April 23, 2021
Myotonic Dystrophy Type 2
- Published: April 23, 2021
- By: Kelly Mrachek, MD
A 55-year-old male with Myotonic Dystrophy Type 2 (DM2). Frozen sections of skeletal muscle stained with H&E show moderate to marked variation in muscle fiber size with scattered ringbinden (ring fibers), a few nuclear bag muscle fibers, and minimally increased muscle fibers with internalized nuclei (1). Ultrastructural examination shows a ring fiber with disorientation of peripheral myofibrils running perpendicularly to the central myofibrils of the muscle fiber (2). (Original magnifications: A. Hematoxylin and eosin (H&E)-stained frozen section of skeletal muscle, 100x; B. Electron microscopy, 1000x)

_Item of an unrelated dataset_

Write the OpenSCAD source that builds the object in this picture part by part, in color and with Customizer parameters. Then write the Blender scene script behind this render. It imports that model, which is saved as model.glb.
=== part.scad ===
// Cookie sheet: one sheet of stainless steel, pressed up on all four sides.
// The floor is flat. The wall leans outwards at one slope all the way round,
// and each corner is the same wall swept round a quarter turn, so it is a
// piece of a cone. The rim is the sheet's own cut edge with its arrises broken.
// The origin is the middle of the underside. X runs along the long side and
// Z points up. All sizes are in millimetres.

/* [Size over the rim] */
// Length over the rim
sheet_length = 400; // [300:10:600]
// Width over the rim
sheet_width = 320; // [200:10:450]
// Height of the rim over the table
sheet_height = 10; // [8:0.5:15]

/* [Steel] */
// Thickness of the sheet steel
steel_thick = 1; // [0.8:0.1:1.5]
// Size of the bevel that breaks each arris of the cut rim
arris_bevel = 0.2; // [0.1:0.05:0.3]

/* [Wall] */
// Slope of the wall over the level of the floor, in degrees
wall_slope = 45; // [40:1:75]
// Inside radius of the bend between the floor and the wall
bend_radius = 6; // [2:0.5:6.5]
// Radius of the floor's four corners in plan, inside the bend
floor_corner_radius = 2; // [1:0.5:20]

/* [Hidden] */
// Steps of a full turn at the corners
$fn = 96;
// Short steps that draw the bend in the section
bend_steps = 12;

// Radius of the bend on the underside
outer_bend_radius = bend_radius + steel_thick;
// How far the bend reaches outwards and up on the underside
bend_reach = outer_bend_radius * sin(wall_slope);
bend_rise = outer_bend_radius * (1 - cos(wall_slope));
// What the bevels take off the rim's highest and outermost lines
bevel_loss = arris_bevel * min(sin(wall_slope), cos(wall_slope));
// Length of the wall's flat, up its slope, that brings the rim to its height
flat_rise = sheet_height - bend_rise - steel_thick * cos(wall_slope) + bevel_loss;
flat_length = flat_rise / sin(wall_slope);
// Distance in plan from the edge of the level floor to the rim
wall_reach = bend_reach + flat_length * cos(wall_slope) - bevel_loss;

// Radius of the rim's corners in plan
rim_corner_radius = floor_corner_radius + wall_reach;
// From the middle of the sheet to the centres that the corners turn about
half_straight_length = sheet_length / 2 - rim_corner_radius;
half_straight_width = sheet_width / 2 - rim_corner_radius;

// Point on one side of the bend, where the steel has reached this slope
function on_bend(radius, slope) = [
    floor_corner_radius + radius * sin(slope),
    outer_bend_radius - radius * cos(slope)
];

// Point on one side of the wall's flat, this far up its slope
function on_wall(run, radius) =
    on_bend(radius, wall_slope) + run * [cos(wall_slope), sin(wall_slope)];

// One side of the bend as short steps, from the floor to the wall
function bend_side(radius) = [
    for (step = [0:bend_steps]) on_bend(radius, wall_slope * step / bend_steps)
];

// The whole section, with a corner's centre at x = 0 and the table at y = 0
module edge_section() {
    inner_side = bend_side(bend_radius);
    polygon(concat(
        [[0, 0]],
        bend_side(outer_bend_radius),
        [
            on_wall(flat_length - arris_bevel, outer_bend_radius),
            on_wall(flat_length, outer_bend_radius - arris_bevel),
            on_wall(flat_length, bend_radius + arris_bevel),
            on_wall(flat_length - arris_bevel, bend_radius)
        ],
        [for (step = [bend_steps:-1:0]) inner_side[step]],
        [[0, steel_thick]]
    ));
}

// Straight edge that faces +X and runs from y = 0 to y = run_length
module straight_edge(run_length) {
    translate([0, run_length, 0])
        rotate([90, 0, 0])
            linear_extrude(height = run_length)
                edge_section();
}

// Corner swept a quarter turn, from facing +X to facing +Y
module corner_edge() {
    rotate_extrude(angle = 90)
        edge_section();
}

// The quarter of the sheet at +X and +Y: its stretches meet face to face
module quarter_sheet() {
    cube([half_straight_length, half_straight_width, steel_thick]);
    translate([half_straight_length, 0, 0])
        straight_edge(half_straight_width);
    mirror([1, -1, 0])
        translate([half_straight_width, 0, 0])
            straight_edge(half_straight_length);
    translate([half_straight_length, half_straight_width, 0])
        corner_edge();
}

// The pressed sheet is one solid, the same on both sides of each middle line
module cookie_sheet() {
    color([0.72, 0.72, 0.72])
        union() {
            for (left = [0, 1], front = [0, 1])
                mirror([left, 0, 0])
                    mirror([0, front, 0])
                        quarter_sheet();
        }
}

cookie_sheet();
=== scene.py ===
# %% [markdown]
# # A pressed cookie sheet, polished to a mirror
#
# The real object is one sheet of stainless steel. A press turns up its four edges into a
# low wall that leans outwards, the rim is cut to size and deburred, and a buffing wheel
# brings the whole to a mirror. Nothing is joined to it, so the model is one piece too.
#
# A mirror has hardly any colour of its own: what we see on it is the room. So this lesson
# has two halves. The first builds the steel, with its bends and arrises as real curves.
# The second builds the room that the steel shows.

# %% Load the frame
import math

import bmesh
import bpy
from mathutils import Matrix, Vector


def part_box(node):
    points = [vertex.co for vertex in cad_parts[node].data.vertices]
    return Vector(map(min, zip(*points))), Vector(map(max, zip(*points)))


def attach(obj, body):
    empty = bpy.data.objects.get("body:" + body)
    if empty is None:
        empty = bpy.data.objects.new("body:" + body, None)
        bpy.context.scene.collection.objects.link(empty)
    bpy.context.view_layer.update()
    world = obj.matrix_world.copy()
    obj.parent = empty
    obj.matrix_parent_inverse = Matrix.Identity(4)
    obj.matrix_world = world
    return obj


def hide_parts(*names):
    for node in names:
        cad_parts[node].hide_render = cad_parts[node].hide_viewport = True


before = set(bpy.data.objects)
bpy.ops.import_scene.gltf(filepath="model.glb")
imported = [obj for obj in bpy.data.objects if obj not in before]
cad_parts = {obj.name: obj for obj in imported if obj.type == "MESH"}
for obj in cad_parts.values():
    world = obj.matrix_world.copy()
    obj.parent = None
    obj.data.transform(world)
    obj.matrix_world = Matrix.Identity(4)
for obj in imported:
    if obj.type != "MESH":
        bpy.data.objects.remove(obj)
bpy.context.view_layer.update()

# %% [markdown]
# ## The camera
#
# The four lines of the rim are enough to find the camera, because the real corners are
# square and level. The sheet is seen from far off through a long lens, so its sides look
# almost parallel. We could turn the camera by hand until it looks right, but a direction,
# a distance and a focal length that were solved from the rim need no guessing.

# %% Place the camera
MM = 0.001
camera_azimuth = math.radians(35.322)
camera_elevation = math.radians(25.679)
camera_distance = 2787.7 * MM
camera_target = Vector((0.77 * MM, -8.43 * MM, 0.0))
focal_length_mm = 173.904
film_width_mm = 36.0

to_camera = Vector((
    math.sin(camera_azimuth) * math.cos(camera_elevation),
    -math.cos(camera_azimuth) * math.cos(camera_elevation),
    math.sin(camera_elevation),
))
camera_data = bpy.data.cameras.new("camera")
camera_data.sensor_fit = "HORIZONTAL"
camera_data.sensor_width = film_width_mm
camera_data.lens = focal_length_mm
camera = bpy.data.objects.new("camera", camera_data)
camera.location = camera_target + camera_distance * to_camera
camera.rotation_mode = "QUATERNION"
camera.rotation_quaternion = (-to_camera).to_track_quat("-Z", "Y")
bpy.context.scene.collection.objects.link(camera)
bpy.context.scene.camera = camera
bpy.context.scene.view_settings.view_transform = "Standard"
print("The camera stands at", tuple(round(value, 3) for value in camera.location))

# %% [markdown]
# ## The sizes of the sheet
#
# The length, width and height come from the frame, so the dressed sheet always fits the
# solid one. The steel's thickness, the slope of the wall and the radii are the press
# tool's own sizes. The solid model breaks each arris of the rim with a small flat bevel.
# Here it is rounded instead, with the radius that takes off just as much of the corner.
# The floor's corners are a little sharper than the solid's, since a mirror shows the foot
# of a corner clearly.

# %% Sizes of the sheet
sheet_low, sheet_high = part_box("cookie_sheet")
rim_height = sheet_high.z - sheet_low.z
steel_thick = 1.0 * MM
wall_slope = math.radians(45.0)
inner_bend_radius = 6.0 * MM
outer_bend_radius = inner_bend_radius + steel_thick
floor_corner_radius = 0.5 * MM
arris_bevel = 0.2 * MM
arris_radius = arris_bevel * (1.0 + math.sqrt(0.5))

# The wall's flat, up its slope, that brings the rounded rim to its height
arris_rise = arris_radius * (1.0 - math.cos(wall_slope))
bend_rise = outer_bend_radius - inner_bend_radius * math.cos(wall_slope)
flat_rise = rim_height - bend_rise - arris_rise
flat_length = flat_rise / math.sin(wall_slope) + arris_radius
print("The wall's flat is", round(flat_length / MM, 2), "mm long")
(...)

Using the images, match the diagnosis and genetic alteration in this common muscular dystrophy of adulthood.
Answer: DM2, ZNF9
Myotonic dystrophy type 2 (DM2), also known as proximal myotonic myopathy (PROMM) which is caused by expanded CCTG repeats in intron 1 of the zinger finger protein 9 gene (ZNF9) on chromosome 3q.
The expanded repeats in the noncoding regions are transcribed into RNAs which produce a toxic gain-of-function to deregulate several RNA binding proteins, resulting in aberrant RNA slicing, polyadenylation, or expression of many genes.
There is no cure for myotonic dystrophy and definitive diagnosis is made by genetic testing, although muscle biopsy may be helpful to guide the choice of targeted gene panel testing.
Myotonic dystrophy is an autosomal dominant disease, with myotonic dystrophy type 1 (DM1) being the most common adult muscular dystrophy, due to expanded CTG repeated in the untranslated region of the myotonic dystrophy protein kinase gene (DMPK) on chromosome 19q13.
Why were the other answers wrong?
Becker Muscular Dystrophy (BMD) is caused by alterations in the DMD gene; however, this spectrum of disease is not seen in the image, the clinical presentation does not match, and it is not as common as DM2.
Central Core Myopathy/Disease (CCD) is caused by alterations in the RYR1 gene; however, this spectrum of disease is not seen in the image, the clinical presentation does not match, and it is not as common as DM2.
McArdle Disease (Glycogen Storage Disease, Type V) is caused by alterations in the PYGM gene and commonly presents with exercise intolerance. Among metabolic myopathies of carbohydrate metabolism, it is the most common.